[Data extracted from a collection]
▬▬▬▬▬▬▬▬▬▬

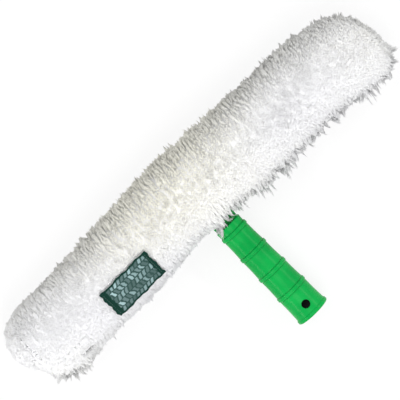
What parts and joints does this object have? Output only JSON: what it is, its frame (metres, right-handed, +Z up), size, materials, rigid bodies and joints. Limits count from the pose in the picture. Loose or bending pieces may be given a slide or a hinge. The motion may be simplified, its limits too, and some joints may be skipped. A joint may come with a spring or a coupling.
{
  "type": "window strip washer",
  "caption": "T-shaped window washer: a fleece sleeve on a water-holding crossbar, with a short ringed hollow handle that takes an extension pole.",
  "frame": {"origin": "on the surface it lies on, below the middle of its bounding box", "axes": "+X along the crossbar away from the closure flap, -Y towards the handle's end, +Z up"},
  "size_m": [0.379, 0.1732, 0.0567],
  "materials": {
    "frame_plastic": "moulded, fine grain",
    "handle_plastic": "satin green moulding",
    "liner_plastic": "moulded",
    "screw_steel": "zinc plated",
    "insert_brass": "turned",
    "backing_cloth": "woven",
    "fleece": "long pile",
    "tape": "twill tape",
    "thread": "sewn thread",
    "label_thread": "sewn thread",
    "loop_cloth": "looped",
    "label_cloth": "woven, satin ground",
    "hook_plastic": "moulded hooks on a tape"
  },
  "bodies": {
    "t_bar": {"crossbar_frame": "frame_plastic", "end_cap_left": "frame_plastic", "end_cap_right": "frame_plastic", "handle_grip": "handle_plastic", "pole_liner": "liner_plastic", "tongue_screw": "screw_steel", "screw_washer": "screw_steel", "threaded_insert": "insert_brass"},
    "sleeve": {"sleeve_backing": "backing_cloth", "fleece_pile": "fleece", "slit_binding_upper": "tape", "slit_binding_lower": "tape", "slit_bar_tack": "thread", "end_seam_tape": "tape", "mouth_binding": "tape", "loop_strip_upper": "loop_cloth", "loop_strip_lower": "loop_cloth", "label": "label_cloth", "label_thread_flap_side": "label_thread", "label_thread_neck_side": "label_thread"},
    "closure_flap": {"flap_pile": "fleece", "flap_backing": "backing_cloth", "flap_edge_binding": "tape", "flap_hinge_tape": "tape", "hook_strip": "hook_plastic"}
  },
  "joints": [
    {"name": "sleeve_slide", "type": "slide", "parent": "t_bar", "child": "sleeve", "axis": [1, 0, 0], "range_m": [0, 0.37], "deforming": ["flap_pile", "flap_backing", "flap_edge_binding", "hook_strip"]},
    {"name": "flap_turn", "type": "hinge", "parent": "sleeve", "child": "closure_flap", "pos_m": [-0.1742, 0.0771, 0], "axis": [0, 0, -1], "range_deg": [0, 150]}
  ]
}
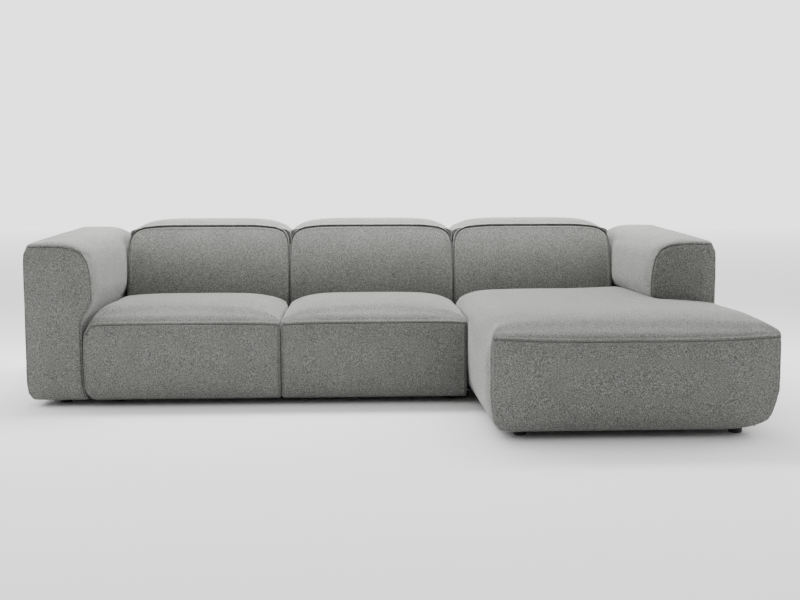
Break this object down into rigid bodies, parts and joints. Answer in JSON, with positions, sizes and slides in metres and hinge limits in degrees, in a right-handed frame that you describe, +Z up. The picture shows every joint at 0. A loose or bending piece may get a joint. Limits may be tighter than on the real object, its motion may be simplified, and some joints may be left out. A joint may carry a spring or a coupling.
{
  "type": "corner sofa",
  "caption": "Low modular corner sofa with padded fabric seats, reclined backs, headrests that fold up, padded arms, a chaise on the right and short round feet.",
  "frame": {"origin": "on the floor, under the middle of the sofa's overall width and depth", "axes": "+X to the right as the sofa is seen from the front, +Y to its rear, +Z up"},
  "size_m": [3, 1.7583, 0.7873],
  "materials": {
    "cover_fabric": "matte",
    "foam": "matte",
    "timber": "matte",
    "webbing": "matte",
    "steel": "satin",
    "dust_cloth": "matte",
    "foot_plastic": "satin"
  },
  "bodies": {
    "sofa": {"arm_cover_left": "cover_fabric", "arm_cover_right": "cover_fabric", "arm_frame_left": "timber", "arm_frame_right": "timber", "back_core_left": "foam", "back_core_middle": "foam", "back_core_right": "foam", "back_cover_left": "cover_fabric", "back_cover_middle": "cover_fabric", "back_cover_right": "cover_fabric", "back_frame_chaise": "timber", "back_frame_two_seat": "timber", "base_frame_chaise": "timber", "base_frame_two_seat": "timber", "chaise_core": "foam", "chaise_cover": "cover_fabric", "chaise_webbing": "webbing", "dust_cloth_arm_left": "dust_cloth", "dust_cloth_arm_right": "dust_cloth", "dust_cloth_chaise": "dust_cloth", "dust_cloth_two_seat": "dust_cloth", "foot_arm_left_front": "foot_plastic", "foot_arm_left_rear": "foot_plastic", "foot_arm_right_rear": "foot_plastic", "foot_chaise_left_front": "foot_plastic", "foot_chaise_left_rear": "foot_plastic", "foot_chaise_right_front": "foot_plastic", "foot_two_seat_left_front": "foot_plastic", "foot_two_seat_left_rear": "foot_plastic", "foot_two_seat_right_front": "foot_plastic", "foot_two_seat_right_rear": "foot_plastic", "headrest_bracket_left_left": "steel", "headrest_bracket_left_right": "steel", "headrest_bracket_middle_left": "steel", "headrest_bracket_middle_right": "steel", "headrest_bracket_right_left": "steel", "headrest_bracket_right_right": "steel", "link_plate_front_left": "steel", "link_plate_front_right": "steel", "link_plate_rear_left": "steel", "link_plate_rear_right": "steel", "rear_cover_chaise": "cover_fabric", "rear_cover_two_seat": "cover_fabric", "seat_core_left": "foam", "seat_core_middle": "foam", "seat_cover_left": "cover_fabric", "seat_cover_middle": "cover_fabric", "seat_webbing": "webbing"},
    "headrest_left": {"headrest_pad_left": "cover_fabric", "headrest_board_left": "timber", "headrest_leaf_left_left": "steel", "headrest_leaf_left_right": "steel"},
    "headrest_middle": {"headrest_pad_middle": "cover_fabric", "headrest_board_middle": "timber", "headrest_leaf_middle_left": "steel", "headrest_leaf_middle_right": "steel"},
    "headrest_right": {"headrest_pad_right": "cover_fabric", "headrest_board_right": "timber", "headrest_leaf_right_left": "steel", "headrest_leaf_right_right": "steel"}
  },
  "joints": [
    {"name": "headrest_left_fold", "type": "hinge", "parent": "sofa", "child": "headrest_left", "pos_m": [-0.79725, 0.647, 0.735], "axis": [1, 0, 0], "range_deg": [0, 90]},
    {"name": "headrest_middle_fold", "type": "hinge", "parent": "sofa", "child": "headrest_middle", "pos_m": [0, 0.647, 0.735], "axis": [1, 0, 0], "range_deg": [0, 90]},
    {"name": "headrest_right_fold", "type": "hinge", "parent": "sofa", "child": "headrest_right", "pos_m": [0.79725, 0.647, 0.735], "axis": [1, 0, 0], "range_deg": [0, 90]}
  ]
}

▬▬▬▬▬▬▬▬▬▬

YOUR INSTRUCTIONS
Make an exact copy of every line in the data.

FULL SOLUTION
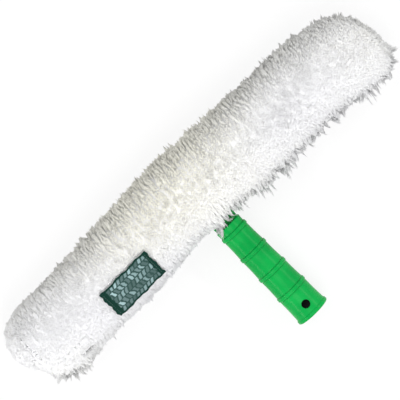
What parts and joints does this object have? Output only JSON: what it is, its frame (metres, right-handed, +Z up), size, materials, rigid bodies and joints. Limits count from the pose in the picture. Loose or bending pieces may be given a slide or a hinge. The motion may be simplified, its limits too, and some joints may be skipped. A joint may come with a spring or a coupling.
{
  "type": "window strip washer",
  "caption": "T-shaped window washer: a fleece sleeve on a water-holding crossbar, with a short ringed hollow handle that takes an extension pole.",
  "frame": {"origin": "on the surface it lies on, below the middle of its bounding box", "axes": "+X along the crossbar away from the closure flap, -Y towards the handle's end, +Z up"},
  "size_m": [0.379, 0.1732, 0.0567],
  "materials": {
    "frame_plastic": "moulded, fine grain",
    "handle_plastic": "satin green moulding",
    "liner_plastic": "moulded",
    "screw_steel": "zinc plated",
    "insert_brass": "turned",
    "backing_cloth": "woven",
    "fleece": "long pile",
    "tape": "twill tape",
    "thread": "sewn thread",
    "label_thread": "sewn thread",
    "loop_cloth": "looped",
    "label_cloth": "woven, satin ground",
    "hook_plastic": "moulded hooks on a tape"
  },
  "bodies": {
    "t_bar": {"crossbar_frame": "frame_plastic", "end_cap_left": "frame_plastic", "end_cap_right": "frame_plastic", "handle_grip": "handle_plastic", "pole_liner": "liner_plastic", "tongue_screw": "screw_steel", "screw_washer": "screw_steel", "threaded_insert": "insert_brass"},
    "sleeve": {"sleeve_backing": "backing_cloth", "fleece_pile": "fleece", "slit_binding_upper": "tape", "slit_binding_lower": "tape", "slit_bar_tack": "thread", "end_seam_tape": "tape", "mouth_binding": "tape", "loop_strip_upper": "loop_cloth", "loop_strip_lower": "loop_cloth", "label": "label_cloth", "label_thread_flap_side": "label_thread", "label_thread_neck_side": "label_thread"},
    "closure_flap": {"flap_pile": "fleece", "flap_backing": "backing_cloth", "flap_edge_binding": "tape", "flap_hinge_tape": "tape", "hook_strip": "hook_plastic"}
  },
  "joints": [
    {"name": "sleeve_slide", "type": "slide", "parent": "t_bar", "child": "sleeve", "axis": [1, 0, 0], "range_m": [0, 0.37], "deforming": ["flap_pile", "flap_backing", "flap_edge_binding", "hook_strip"]},
    {"name": "flap_turn", "type": "hinge", "parent": "sleeve", "child": "closure_flap", "pos_m": [-0.1742, 0.0771, 0], "axis": [0, 0, -1], "range_deg": [0, 150]}
  ]
}
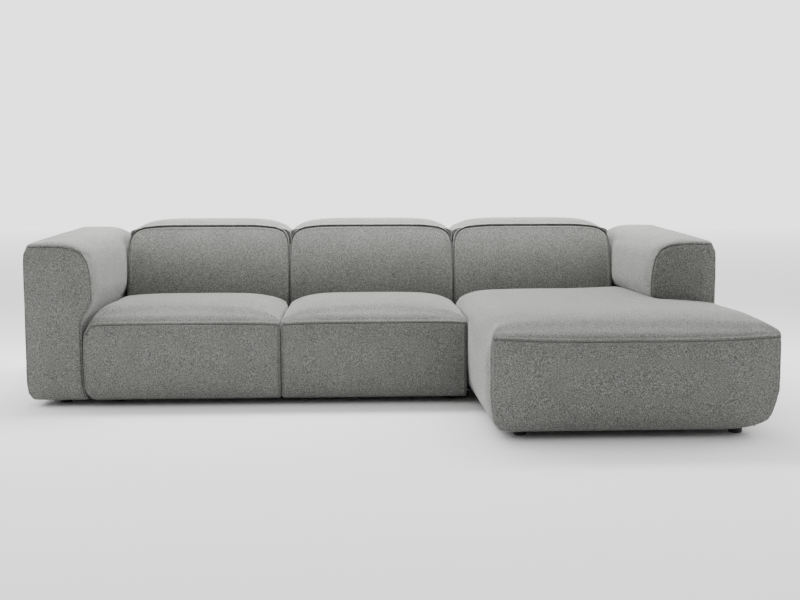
Break this object down into rigid bodies, parts and joints. Answer in JSON, with positions, sizes and slides in metres and hinge limits in degrees, in a right-handed frame that you describe, +Z up. The picture shows every joint at 0. A loose or bending piece may get a joint. Limits may be tighter than on the real object, its motion may be simplified, and some joints may be left out. A joint may carry a spring or a coupling.
{
  "type": "corner sofa",
  "caption": "Low modular corner sofa with padded fabric seats, reclined backs, headrests that fold up, padded arms, a chaise on the right and short round feet.",
  "frame": {"origin": "on the floor, under the middle of the sofa's overall width and depth", "axes": "+X to the right as the sofa is seen from the front, +Y to its rear, +Z up"},
  "size_m": [3, 1.7583, 0.7873],
  "materials": {
    "cover_fabric": "matte",
    "foam": "matte",
    "timber": "matte",
    "webbing": "matte",
    "steel": "satin",
    "dust_cloth": "matte",
    "foot_plastic": "satin"
  },
  "bodies": {
    "sofa": {"arm_cover_left": "cover_fabric", "arm_cover_right": "cover_fabric", "arm_frame_left": "timber", "arm_frame_right": "timber", "back_core_left": "foam", "back_core_middle": "foam", "back_core_right": "foam", "back_cover_left": "cover_fabric", "back_cover_middle": "cover_fabric", "back_cover_right": "cover_fabric", "back_frame_chaise": "timber", "back_frame_two_seat": "timber", "base_frame_chaise": "timber", "base_frame_two_seat": "timber", "chaise_core": "foam", "chaise_cover": "cover_fabric", "chaise_webbing": "webbing", "dust_cloth_arm_left": "dust_cloth", "dust_cloth_arm_right": "dust_cloth", "dust_cloth_chaise": "dust_cloth", "dust_cloth_two_seat": "dust_cloth", "foot_arm_left_front": "foot_plastic", "foot_arm_left_rear": "foot_plastic", "foot_arm_right_rear": "foot_plastic", "foot_chaise_left_front": "foot_plastic", "foot_chaise_left_rear": "foot_plastic", "foot_chaise_right_front": "foot_plastic", "foot_two_seat_left_front": "foot_plastic", "foot_two_seat_left_rear": "foot_plastic", "foot_two_seat_right_front": "foot_plastic", "foot_two_seat_right_rear": "foot_plastic", "headrest_bracket_left_left": "steel", "headrest_bracket_left_right": "steel", "headrest_bracket_middle_left": "steel", "headrest_bracket_middle_right": "steel", "headrest_bracket_right_left": "steel", "headrest_bracket_right_right": "steel", "link_plate_front_left": "steel", "link_plate_front_right": "steel", "link_plate_rear_left": "steel", "link_plate_rear_right": "steel", "rear_cover_chaise": "cover_fabric", "rear_cover_two_seat": "cover_fabric", "seat_core_left": "foam", "seat_core_middle": "foam", "seat_cover_left": "cover_fabric", "seat_cover_middle": "cover_fabric", "seat_webbing": "webbing"},
    "headrest_left": {"headrest_pad_left": "cover_fabric", "headrest_board_left": "timber", "headrest_leaf_left_left": "steel", "headrest_leaf_left_right": "steel"},
    "headrest_middle": {"headrest_pad_middle": "cover_fabric", "headrest_board_middle": "timber", "headrest_leaf_middle_left": "steel", "headrest_leaf_middle_right": "steel"},
    "headrest_right": {"headrest_pad_right": "cover_fabric", "headrest_board_right": "timber", "headrest_leaf_right_left": "steel", "headrest_leaf_right_right": "steel"}
  },
  "joints": [
    {"name": "headrest_left_fold", "type": "hinge", "parent": "sofa", "child": "headrest_left", "pos_m": [-0.79725, 0.647, 0.735], "axis": [1, 0, 0], "range_deg": [0, 90]},
    {"name": "headrest_middle_fold", "type": "hinge", "parent": "sofa", "child": "headrest_middle", "pos_m": [0, 0.647, 0.735], "axis": [1, 0, 0], "range_deg": [0, 90]},
    {"name": "headrest_right_fold", "type": "hinge", "parent": "sofa", "child": "headrest_right", "pos_m": [0.79725, 0.647, 0.735], "axis": [1, 0, 0], "range_deg": [0, 90]}
  ]
}